Agent West was found to be an expert in the field of forensic drug chemistry. She testified to the typical procedures followed in performing a chemical analysis of a substance submitted to the SBI and in creating a lab report for the results of those analyses. In her testimony, she interpreted the report and offered opinions. These included that it was not unusual for evidence submitted to be held in the evidence vault at the SBI lab for five months before testing, due to the high case load and a backlog of evidence. She also testified the she did not have any reason to believe that Huml had deviated from standard operating procedures in performing the testing recorded in the report. As an expert in the field of forensic drug chemistry, she offered her opinion to explain the standard operating procedures followed in testing substances at the SBI lab. The trial court’s expert witness testimony instruction to the jury was proper.

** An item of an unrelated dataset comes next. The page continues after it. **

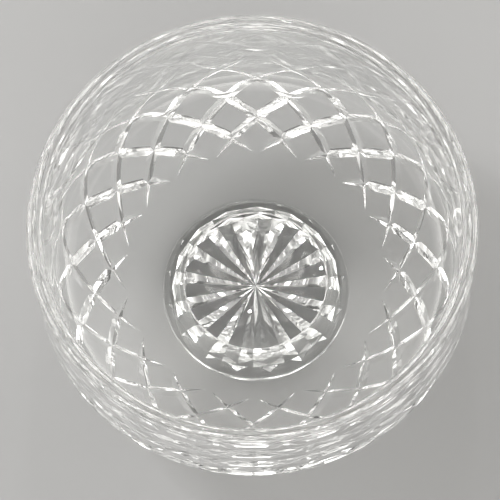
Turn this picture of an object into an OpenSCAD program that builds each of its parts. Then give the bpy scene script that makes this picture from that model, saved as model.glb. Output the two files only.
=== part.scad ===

Even assuming arguendo that Agent West did not offer any expert opinions in her testimony, defendant was not prejudiced by the trial court giving the expert witness testimony instruction to the jury. N.C.RI. — Crim., 104.94. The trial judge instructed the jury that “[y]ou should consider the opinion of an expert witness if one is given, but you are not bound by it. In other words, you are not required to accept an expert witness’ opinion to the exclusion of the facts and circumstances disclosed by other testimony.” The jury was entitled and instructed to give whatever weight they deemed appropriate to the testimony of Agent West. Defendant has not pointed to any evidence in the record that demonstrates that the jury would probably have reached a different verdict but for the instruction. The results of the laboratory report were admitted independently of Agent West’s testimony.

This argument is without merit.

Defendant has failed to argue the remaining assignments of error in her brief, and they are deemed abandoned pursuant to Rule 28(b)(6) of the North Carolina Rules of Appellate Procedure.

*254NO ERROR.

Judges STEPHENS and HUNTER, JR., ROBERT N. concur.